NC barber recalls six decades, a thousand conversations and one blonde's buzzcut

CHARLOTTE, N.C. _ After coming home from the Korean War, Henry Jones needed a job.

It would take him three years to find one, but once he did _ he stuck with it.

He was in Durham in 1956, still looking for work, when a man stopped him to ask for a cigarette. Jones gave him one, then asked what he was doing there. The man told Jones he was a barber student, and that if Jones were military, the army would pay for him to attend barber school.

"So I went on in and I signed up to be a barber," says Jones. "Never thought about being a barber in my life."

Sixty-two years later, now 86 years old with gray hair and a mustache, Jones has completed a successful barber career, closing his little shop on July 28.

"I don't even have words to explain how great this neighborhood and the people out here in this neighborhood been to me."

Jones was a country boy from outside of Raleigh before going into the army. When he came back, he knew one thing was for sure: He did not want to go back to work on the farm.

After getting a nine-month barber education, Jones started his career working the second chair, as he puts it, of "Old Man" James Funderburk's two-chair shop.

Jones says the two of them developed a father-son relationship. When Funderburk passed away in 1967, the family gave Jones the shop, he says, and he moved over to the first chair _ a barbershop custom of seniority.

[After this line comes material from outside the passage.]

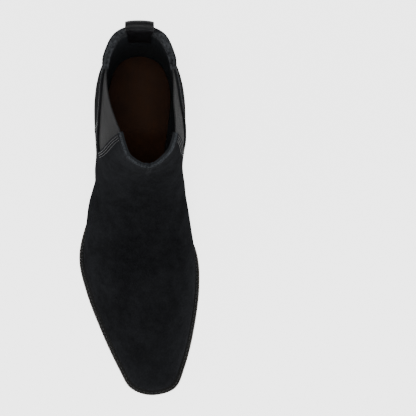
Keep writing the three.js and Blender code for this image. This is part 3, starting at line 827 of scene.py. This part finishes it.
def rubber():
    f = Finish("heel_rubber", Roughness=0.7, **{"Specular IOR Level": 0.35})
    speck = f.noise(700, 4, 0.6)
    f.set(Base_Color=f.blend(speck.ramp(0.35, 0.75), dye(19, 19, 19), dye(34, 33, 32)),
          Roughness=0.6 + speck * 0.25)
    return f.relief(speck, 0.08, 0.6).material


def thread(name, low, high):
    f = Finish(name, Roughness=0.6, **{"Specular IOR Level": 0.2, "Sheen Weight": 0.05})
    strands = f.noise(1700, 3, 0.6)
    f.set(Base_Color=f.blend(strands.ramp(0.3, 0.7), dye(*low), dye(*high)))
    return f.relief(strands, 0.12, 0.7).material


def hidden(name, low, high, scale, metallic=0.0, roughness=0.8, depth=0.15):
    """A plain finish with a grain, for what the boot hides."""
    f = Finish(name, Metallic=metallic, Roughness=roughness)
    grain, broad = f.noise(scale, 4, 0.6), f.noise(scale / 8, 3, 0.5)
    shade = grain.ramp(0.3, 0.7) * 0.6 + broad * 0.4
    f.set(Base_Color=f.blend(shade, dye(*low), dye(*high)), Roughness=roughness - 0.1 + grain * 0.2)
    return f.relief(grain, depth, 0.6).material


SUEDE_FINISH = suede()
THROAT_RIM = suede_rim("throat_rim", (27, 29, 31), (70, 73, 77), 900)
COLLAR_RIM = suede_rim("collar_rim", (17, 18, 20), (62, 64, 67), 420)
# Painted light: the medial gore takes a copy of the elastic painted a little lighter than the lateral
# gore's.
ELASTIC_LATERAL = elastic((27, 27, 28), (56, 56, 56))
ELASTIC_MEDIAL_PAINTED_LIGHTER = elastic((29, 29, 30), (58, 58, 58))
LINING_FINISH = lining_leather()
TAB_FINISH = tab_leather()
SOCK_FINISH = sock_leather()
WELT_FINISH = sole_leather("welt_leather", (9, 9, 9), (19, 19, 19), (44, 42, 40), 0.6, 0.08)
EDGE_FINISH = sole_leather("sole_edge", (34, 31, 27), (60, 54, 48), (92, 87, 80), 0.5, 0.1)
OUTSOLE_FINISH = sole_leather("outsole_edge", (52, 48, 43), (84, 78, 71), (116, 111, 104), 0.5, 0.1)
TREAD_FINISH = tread_leather()
RUBBER_FINISH = rubber()
DARK_THREAD = thread("dark_thread", (10, 10, 12), (30, 31, 34))
TAB_THREAD = thread("tab_thread", (44, 44, 45), (78, 78, 78))
WELT_THREAD = thread("welt_thread", (34, 34, 35), (66, 66, 66))
CANVAS = hidden("stiffened_canvas", (34, 33, 31), (62, 60, 57), 900)
CORK = hidden("ground_cork", (118, 86, 52), (176, 138, 92), 500, roughness=0.9, depth=0.4)
BOARD = hidden("insole_board", (116, 88, 58), (158, 124, 86), 700)
FOAM = hidden("cushion_foam", (176, 158, 112), (214, 196, 150), 1200, roughness=0.95)
STEEL = hidden("plain_steel", (120, 122, 126), (176, 178, 182), 400, 1.0, 0.35, 0.03)
BRASS = hidden("plain_brass", (160, 122, 62), (206, 170, 98), 400, 1.0, 0.35, 0.03)


# ------------------------------------------------------------------ how each piece rides
FLEX_START, FLEX_END = Vector((0, 0.120, 0.090)), Vector((0, 0.148, 0.111))


def upper_piece(obj, slot, *nodes):
    """A piece of the soft upper, with its placement baked into its points; the frame's parts it stands for
    are hidden.
    """
    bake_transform(obj)
    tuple(FLEX_START)
    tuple(FLEX_END)
    if nodes:
        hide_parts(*nodes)
    return obj


def fixed_piece(obj, slot, *nodes):
    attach(obj, "boot")
    if nodes:
        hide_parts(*nodes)
    return obj


# ------------------------------------------------------------------ the upper's panels
TIP_V = float(np.mean([FRONT.v_at_height(side, TIP_Z) for side in (LATERAL, MEDIAL)]))
JOIN_V = [SEAM.v_at_height(side, JOIN_Z) for side in (LATERAL, MEDIAL)]
TIP_S = [float(REAR.s_at(side, TIP_V)[0] + FRONT.s_at(side, TIP_V)[0]) / 2 for side in (LATERAL, MEDIAL)]
LOW_V, HIGH_V, TONGUE_SHARE = rows(0, TIP_V, 34), rows(TIP_V, 1, 36), rows(0, 1, 12)
SEAM_GAP = 0.15
BACK_S = 0.004  # the centre-back seam stands this far off the middle
NECK_COLUMNS, INSTEP_COLUMNS, FOREPART_COLUMNS, QUARTER_COLUMNS = 14, 22, 84, 48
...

Jones' barbershop is a space stuck in time. Dennis Easterling, who has been going to Jones for haircuts since he was 7 years old, is now 67. He says the shop has not changed one bit.

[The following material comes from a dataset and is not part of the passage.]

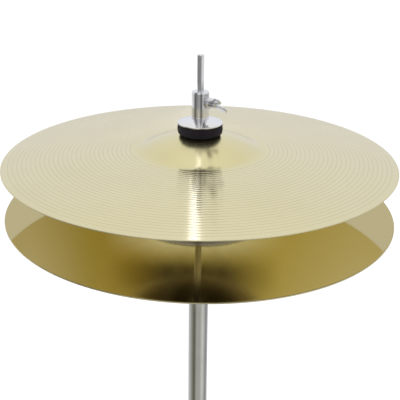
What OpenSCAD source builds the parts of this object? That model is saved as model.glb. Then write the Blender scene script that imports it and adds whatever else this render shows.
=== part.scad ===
// Hi hat: two cymbals on a pedal stand, with tripod legs, pull rod, clutch and tilter.
// Millimetres, +Z up. The origin is on the floor, on the axis of the pull rod.
// -Y is the player's side, where the heel plate is.

/* [Cymbals] */
// Diameter of both cymbals
cymbal_d = 355.6; // [330:1:381]
// Thickness of the sheet that the cymbals are pressed from
cymbal_t = 1; // [0.8:0.1:1.6]
// Height of the bow, from the rim to the foot of the bell
bow_rise = 9.8; // [7:0.1:12]
// Height of the bottom cymbal's rim above the floor
rim_low_z = 800; // [780:1:820]
// Distance between the outer edges of the two rims, with the pedal up
rim_gap = 49.6; // [49.6:0.1:60]
// Tilt of the bottom cymbal, set by the tilter screw
seat_tilt = 0.86; // [0:0.01:0.86]

/* [Clutch] */
// Radius of the clutch felts' outer edge
felt_r = 20; // [18:0.5:22]
// Radius of the clutch sleeve
sleeve_r = 7.8; // [7:0.1:9]
// Compass angle of the clutch wing screw
wing_azimuth = -38; // [-60:1:-20]
// Roll of the clutch wing screw about its own axis
wing_roll = 45; // [0:5:180]

/* [Tubes and rods] */
// Radius of the upper tube
upper_tube_r = 9.525; // [9:0.005:9.6]
// Radius of the lower tube
lower_tube_r = 12.7; // [12.5:0.1:12.7]
// Radius of the upper pull rod
rod_r = 3; // [2.8:0.1:3]
// Height of the pull rod's top end above the top cymbal's rim
rod_above_rim = 95.6; // [85:0.1:110]

/* [Tripod] */
// Angle between a leg and the upright, with the legs open
leg_angle = 40; // [38:1:42]
// Length of a brace, and of the stretch of leg above its pivot
brace_l = 90; // [86:1:94]
// Distance of the leg and brace pivots from the axis
pivot_r = 30; // [30:0.5:31]

/* [Pedal] */
// Height of the heel hinge
heel_z = 20; // [20:0.5:22]
// Distance of the heel hinge in front of the toe pin
board_l = 285; // [275:1:290]
// Height of the toe pin, with the pedal up
toe_z = 77; // [75:1:78]

/* [Hidden] */
$fn = 64;

eps = 0.01;
gap = 0.3;                                     // air between pieces that move past each other
sole_t = 3;                                    // rubber under the frame and the heel
rim_top_z = rim_low_z + rim_gap;
bell_foot_r = 59.5;
bell_dome_r = 50;                              // where the dome turns into the flare
dome_curve_r = 111.8;
bell_top_z = 24.2;
cymbal_hole_r = 6.5;
rim_r = cymbal_d / 2;

// Pedal geometry: the toe pin travels on an arc about the heel hinge
toe_y = -2.68;
heel_y = toe_y - board_l;
board_angle = atan2(toe_z - heel_z, board_l);
chain_l = 50;
chain_top_z = 127;
chain_swing = asin(-toe_y / chain_l);
toe_pin_r = 2;

// Tripod geometry: each leg and its brace make two equal sides of a triangle on the lower tube
brace_z = 198;
collar_z = brace_z + 2 * brace_l * cos(leg_angle);
foot_z = 8;
leg_l = (collar_z - foot_z) / cos(leg_angle);
leg_azimuths = [90, 210, 330];                 // rear, left, right

tube_top_z = 752;
clamp_z = 480;                                 // lower end of the height clamp
clamp_joint_z = clamp_z + 28;                  // top of the lower tube, and the height of the clamp's bolt
clamp_bolt_x = 29;
cup_z = 766;
screw_r = 22;                                  // distance of the tilter screw from the axis
seat_pivot_z = 761;
seat_pivot_r = 14;
tilt_azimuth = -50;                            // the side that the bottom cymbal leans to

module bar(r, z0, z1) translate([0, 0, z0]) cylinder(r = r, h = z1 - z0);
module pipe(ro, ri, z0, z1) difference() { bar(ro, z0, z1); bar(ri, z0 - 1, z1 + 1); }
module along_x(r, x0, x1) rotate([0, 90, 0]) bar(r, x0, x1);
module slot2d(a, b, r) {                       // a flat bar's outline with round ends, from a to b
    d = b - a;
    translate(a) circle(r);
    translate(b) circle(r);
    translate(a) rotate(atan2(d[1], d[0])) translate([0, -r]) square([norm(d), 2 * r]);
}
// Turns a plan drawn with X outwards and Y up into an upright plate at a compass angle, from t0 to t1 across it
module radial_plate(azimuth, t0, t1) {
    rotate([0, 0, azimuth]) translate([0, -t0, 0]) rotate([90, 0, 0]) linear_extrude(t1 - t0) children();
}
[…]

"Funny about everything in his shop ... little calendars, little signs and the bubble gum machines, and the cracker jars and stuff that he held on to for all these years ... They were the same bubble gum machines he had down there when he started," says Easterling.

"The whole place, when you walk through the door, looks like it did in 1957."

A collection of knick-knacks sit in the corner of the shop, next to and on top of a vintage Pepsi machine. The machine itself is covered in photos of his family.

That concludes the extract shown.